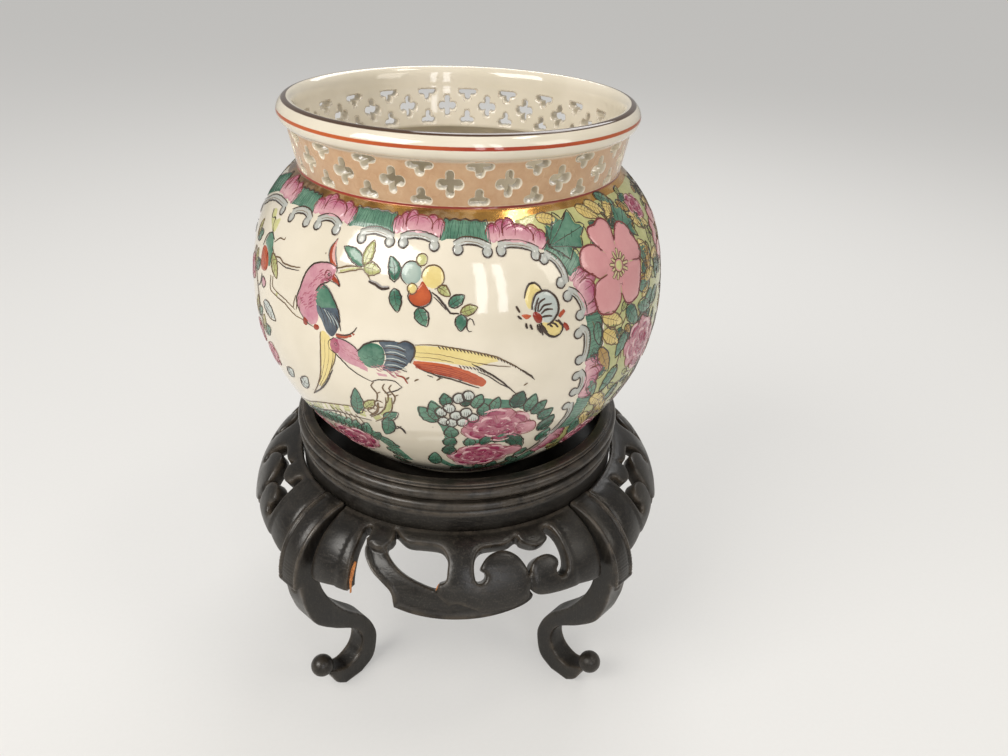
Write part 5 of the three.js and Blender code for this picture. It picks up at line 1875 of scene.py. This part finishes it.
def build_panel(name, turn, broken=False):
    outlines = panel_outlines(broken)
    places, faces, away = carved_sheet(outlines, carved_lines=panel_lines(broken))
    relief = panel_relief(places, broken)
    carving = Parcel("edge")
    # The edge value paints the worn colour: partly wear and partly painted highlight along rounded edges,
    # painted highlight along step, rim and fillet
    edge = np.maximum(np.exp(-away / 0.45), painted_highlight_lines(places, broken))
    pillow = PILLOW * np.exp(-away / PILLOW_REACH)
    carving.add(on_apron(places, relief + rounded(away) + pillow), faces, edge=edge)
    back = APRON_THICKNESS - rounded(away) * 0.6
    carving.add(on_apron(places, back), [f[::-1] for f in faces], edge=edge * 0.6)
    for outline in outlines:
        front = panel_relief(outline, broken) + WOOD_EDGE + PILLOW
        behind = np.full(len(outline), APRON_THICKNESS - WOOD_EDGE * 0.6)
        rows = [on_apron(outline, front + (behind - front) * share) for share in (1.0, 0.66, 0.33, 0.0)]
        wall_edge = np.repeat([0.4, 0.1, 0.2, 1.0], len(outline))
        carving.add(np.vstack(rows), rows_faces(4, len(outline)), edge=wall_edge)
    carved_piece(carving, "carved_" + name, "apron_" + name, turn=turn)


def sliver(name, path, width, thickness):
    """A torn strip of wood along a path of (across, minus down, deep)."""
    strip = Parcel()
    last = len(path) - 1
    for k, (x, y, deep) in enumerate(path):
        half = width / 2 * (0.35 + 0.65 * math.sin(math.pi * min(k / last + 0.12, 1)))
        around = ((-half, 0), (0, -thickness / 2), (half, 0), (0, thickness / 2))
        places = np.array([(x + dx, y) for dx, _ in around])
        strip.add(on_apron(places, np.array([deep + dd for _, dd in around])), [])
    strip.faces = [(0, 1, 2, 3), tuple(4 * last + i for i in (3, 2, 1, 0))]
    strip.faces += [f[::-1] for f in rows_faces(last + 1, 4)]
    strip.piece(name, "stand", "ebonised_wood", RAW_BREAK, smooth=False)


# Legs, drawn in their own plane as (radius, height)


STRIP_END = 43.0
STRIP_R = LEG_TOP_R + APRON_BULGE + 2.4
KNEE_R = STRIP_R - 1.6
ANKLE_R = LEG_TOP_R - 5.0
ANKLE_Z = 12.2
FOOT_INNER_R = ANKLE_R + 3.3
FOOT_OUTER_R = FOOT_INNER_R + 5.5
BALL_R = 2.9
BALL_MIDDLE = (FOOT_OUTER_R + 5.0, 9.0)
STRIP_WIDTH = 7.0
# Across the knee strip: share of its half width and depth of the groove beside each edge line
STRIP_GROOVES = [
    (1, 0), (0.9, 0), (0.82, 0.34), (0.74, 0.36), (0.6, 0.12), (0.3, 0.03), (0, 0), (-0.3, 0.03),
    (-0.6, 0.12), (-0.74, 0.36), (-0.82, 0.34), (-0.9, 0), (-1, 0),
]
ANKLE_WIDTH = 5.6


def on_leg(*shares):
    """Places as shares of the way out and up from the ankle to the knee."""
    return [(ANKLE_R + (KNEE_R - ANKLE_R) * out, ANKLE_Z + (STRIP_END - ANKLE_Z) * up) for out, up in shares]


def leg_outline():
    top = APRON_TOP + 0.3
    ball_r, ball_z = BALL_MIDDLE
    strip = arc((LEG_TOP_R, STRIP_END), STRIP_R - LEG_TOP_R, top - STRIP_END, 90, 0, 16)
    end = [(STRIP_R, STRIP_END), (STRIP_R - 0.3, STRIP_END - 0.7), *on_leg((1, 0.98))]
    front = [
        *on_leg((1, 0.98), (1, 0.93), (0.985, 0.86), (0.95, 0.72), (0.83, 0.51), (0.55, 0.325), (0.25, 0.17),
                (0.115, 0), (0.185, -0.155), (0.385, -0.225)),
        (ball_r - BALL_R * 1.05, ball_z - BALL_R * 0.86), (ball_r - BALL_R * 0.35, ball_z - BALL_R * 0.4),
    ]
    sole = [
        (ball_r - BALL_R * 0.2, ball_z - BALL_R * 0.75), (FOOT_OUTER_R + 2.6, ball_z * 0.27),
        (FOOT_OUTER_R, 0),
    ]
    pad = [(FOOT_OUTER_R, 0), ((FOOT_OUTER_R + FOOT_INNER_R) / 2, 0), (FOOT_INNER_R, 0)]
    back = [
        (FOOT_INNER_R, 0), (ANKLE_R - 0.66, ANKLE_Z * 0.2), (ANKLE_R - 2.2, ANKLE_Z * 0.57),
        (ANKLE_R - 2.2, ANKLE_Z),
        *on_leg((0.05, 0.227), (0.415, 0.494), (0.663, 0.789), (0.72, 1.032), (0.585, 1.26)),
        (LEG_TOP_R + 2.4, WAIST_BOTTOM - 0.6), (LEG_TOP_R, WAIST_BOTTOM),
    ]
    shoulder = [(LEG_TOP_R, WAIST_BOTTOM), (LEG_TOP_R, (WAIST_BOTTOM + top) / 2), (LEG_TOP_R, top)]
    runs = [strip, end, front, [front[-1], sole[0]], sole, pad, back, shoulder]
    return anticlockwise(grooved(closed_outline(runs, 0.32)))


def out_of_strip(outline):
    """The direction away from the middle of the knee strip's curve."""
    out = outline - np.array([LEG_TOP_R, STRIP_END])
    return out / np.maximum(np.hypot(*out.T), 1e-9)[:, None]


def grooved(outline):
    """Fine saw-like lines across the lower end of the knee strip."""
    up = outline[:, 1] - STRIP_END
    radius = np.hypot(outline[:, 0] - LEG_TOP_R, up)
    on_strip = (radius > 14) & (up > 0) & (up < 9)
    wave = np.abs(np.sin(outline[:, 1] * math.pi / 0.85))
    depth = 0.16 * wave * smoothstep((STRIP_END + 9 - outline[:, 1]) / 4)
    return outline - out_of_strip(outline) * np.where(on_strip, depth, 0)[:, None]


def leg_half_width(z):
    share = smoothstep((z - ANKLE_Z) / (0.74 * (STRIP_END - ANKLE_Z)))
    return (ANKLE_WIDTH + (STRIP_WIDTH - ANKLE_WIDTH) * share) / 2


def beside_leg(places, side):
    return np.column_stack([side, -places[:, 0], places[:, 1]])


def leg_carving():
    outline = leg_outline()
    places, faces, away = carved_sheet([outline], 1.1)
    half = leg_half_width(places[:, 1]) - rounded(away)
    # Edge value: worn colour along rounded edges, partly wear and partly painted highlight
    edge = np.exp(-away / 0.4)
    carving = Parcel("edge")
    carving.add(beside_leg(places, half), [f[::-1] for f in faces], edge=edge)
    carving.add(beside_leg(places, -half), faces, edge=edge)
    rim = leg_half_width(outline[:, 1]) - WOOD_EDGE
    strip = (outline[:, 1] > STRIP_END) & (outline[:, 0] > LEG_TOP_R + 1)
    out = out_of_strip(outline)
    rows = []
    for share, depth in STRIP_GROOVES:
        rows.append(beside_leg(outline - out * (strip * depth)[:, None], rim * share))
    # Worn colour at the strip's edges: partly wear, partly painted highlight
    rubbed = np.repeat([abs(share) ** 4 for share, _ in STRIP_GROOVES], len(outline))
    carving.add(np.vstack(rows), rows_faces(len(rows), len(outline)), edge=rubbed)
    for (r, z), wide, tall in ((BALL_MIDDLE, BALL_R, BALL_R), ((KNEE_R - 0.9, STRIP_END - 3.0), 1.5, 1.9)):
        profile = [(wide * math.sin(a), -tall * math.cos(a)) for a in np.linspace(0, math.pi, 17)]
        points, knob_faces = lathed(profile, 28)
        carving.add(points + (0, -r, z), knob_faces, edge=0.35)
    return carving


def build_stand():
    turned_ring("turned_rim", "stand_rim_ring", rim_profile())
    turned_ring("turned_waist", "stand_waist_ring", waist_profile())
    bpy.data.objects["stand_floor_board"].material_slots[0].material = LEVEL_GRAIN
    quarter = math.pi / 2
    build_panel("panel_front", 0, broken=True)
    for k, side in enumerate(("right", "back", "left")):
        build_panel("panel_" + side, (k + 1) * quarter)
    leg = leg_carving()
    for k, corner in enumerate(("front_right", "back_right", "back_left", "front_left")):
        carved_piece(leg, "carved_leg_" + corner, "leg_" + corner, UPRIGHT_GRAIN, quarter / 2 + k * quarter)
    splinter = [(-24.0, -12.2, 1.6), (-23.9, -14.5, 1.2), (-23.8, -17, 1.0), (-23.6, -19.9, 1.2)]
    sliver("broken_splinter", splinter, 0.95, 0.8)
    sliver("chip_by_opening", [(-4.0, -13.6, 1.6), (-4.2, -14.3, 1.4), (-4.6, -15.1, 1.6)], 0.7, 0.7)


build_stand()


# Floor, light and camera


FLOOR_GREY = (0.80, 0.79, 0.77, 1)
FLOOR_GREY_DEEP = (0.76, 0.75, 0.73, 1)
ROOM_WHITE = (1.0, 0.985, 0.96, 1)
FLOOR_HALF = 4.0
WORLD_LIGHT = 0.36
FLOOR_GLOW = 0.45
CAMERA_PLACE = (0.0, -0.1837, 0.18105)
CAMERA_PITCH = 0.5184
CAMERA_YAW = 0.0644
CAMERA_ROLL = 0.0382
CAMERA_LENS = 28.79
SENSOR_WIDTH = 36.0


def build_floor():
    half = FLOOR_HALF
    corners = [(-half, -half, 0), (half, -half, 0), (half, half, 0), (-half, half, 0)]
    mesh = bpy.data.meshes.new("table_top")
    mesh.from_pydata(corners, [], [(0, 1, 2, 3)])
    material, kit, shader = material_with_shader("table_cloth", Roughness=0.85)
    kit.feed(shader, Base_Color=kit.mix(kit.noise(900), FLOOR_GREY, FLOOR_GREY_DEEP))
    glow = kit.add("ShaderNodeEmission")
    kit.feed(glow, Color=FLOOR_GREY)
    path = kit.add("ShaderNodeLightPath")
    seen = kit.times(path.outputs["Is Camera Ray"], FLOOR_GLOW)
    both = kit.add("ShaderNodeMixShader")
    kit.feed(both, seen, shader.outputs[0], glow.outputs[0])
    kit.feed(material.node_tree.nodes["Material Output"], Surface=both.outputs[0])
    mesh.materials.append(material)
    floor = bpy.data.objects.new("table_top", mesh)
    bpy.context.scene.collection.objects.link(floor)


def build_world():
    """An even white room. The camera and the glaze both see it white."""
    world = bpy.data.worlds.new("studio")
    bpy.context.scene.world = world
    world.use_nodes = True
    kit = Nodes(world.node_tree)
    path = kit.add("ShaderNodeLightPath")
    seen = kit.math("MAXIMUM", path.outputs["Is Camera Ray"], path.outputs["Is Transmission Ray"])
    background = world.node_tree.nodes["Background"]
    kit.feed(background, Color=ROOM_WHITE, Strength=kit.ramp(seen, 0, 1, WORLD_LIGHT, 1))


def build_lamp(name, place, target, size, power, colour=(1, 1, 1)):
    """A soft rectangular lamp that faces a target, in metres and watts."""
    lamp = bpy.data.lights.new(name, "AREA")
    lamp.shape = "RECTANGLE"
    lamp.size, lamp.size_y = size
    lamp.energy = power
    lamp.color = colour
    thing = bpy.data.objects.new(name, lamp)
    thing.location = place
    thing.rotation_euler = (Vector(place) - Vector(target)).to_track_quat("Z", "Y").to_euler()
    bpy.context.scene.collection.objects.link(thing)


def build_camera():
    """The photograph's camera, turned right, tipped down and rolled."""
    camera = bpy.data.cameras.new("camera")
    camera.lens = CAMERA_LENS
    camera.sensor_width = SENSOR_WIDTH
    camera.clip_start = 0.005
    thing = bpy.data.objects.new("camera", camera)
    turn = Matrix.Rotation(-CAMERA_YAW, 4, "Z")
    tip = Matrix.Rotation(math.pi / 2 - CAMERA_PITCH, 4, "X")
    thing.matrix_world = Matrix.Translation(CAMERA_PLACE) @ turn @ tip @ Matrix.Rotation(CAMERA_ROLL, 4, "Z")
    bpy.context.scene.collection.objects.link(thing)
    bpy.context.scene.camera = thing


OBJECT_MIDDLE = (0, 0, 0.09)
NECK_FRONT = (0.012, -0.034, 0.12)
build_floor()
build_world()
build_lamp("window_left", (-0.42, -0.34, 0.52), OBJECT_MIDDLE, (0.42, 0.34), 3.5, (1.0, 0.97, 0.92))
for name, across in (("window_pane_left", 0.1), ("window_pane_right", 0.2)):
    build_lamp(name, (across, -0.5, 0.32), OBJECT_MIDDLE, (0.05, 0.4), 0.3, (0.98, 0.98, 1.0))
build_lamp("window_right", (0.42, -0.26, 0.36), OBJECT_MIDDLE, (0.2, 0.26), 0.45, (1.0, 0.95, 0.86))
build_lamp("skylight", (0.235, -0.095, 0.62), NECK_FRONT, (0.12, 0.07), 0.28, (1.0, 0.95, 0.85))
build_lamp("ceiling_behind", (0.12, 0.38, 0.55), OBJECT_MIDDLE, (0.4, 0.3), 1.5)
build_camera()
bpy.context.scene.view_settings.view_transform = "Standard"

→ What the task requires
Lines that include the word "scene" — how many are there in the data? Answer with the number alone.

→ The answer
7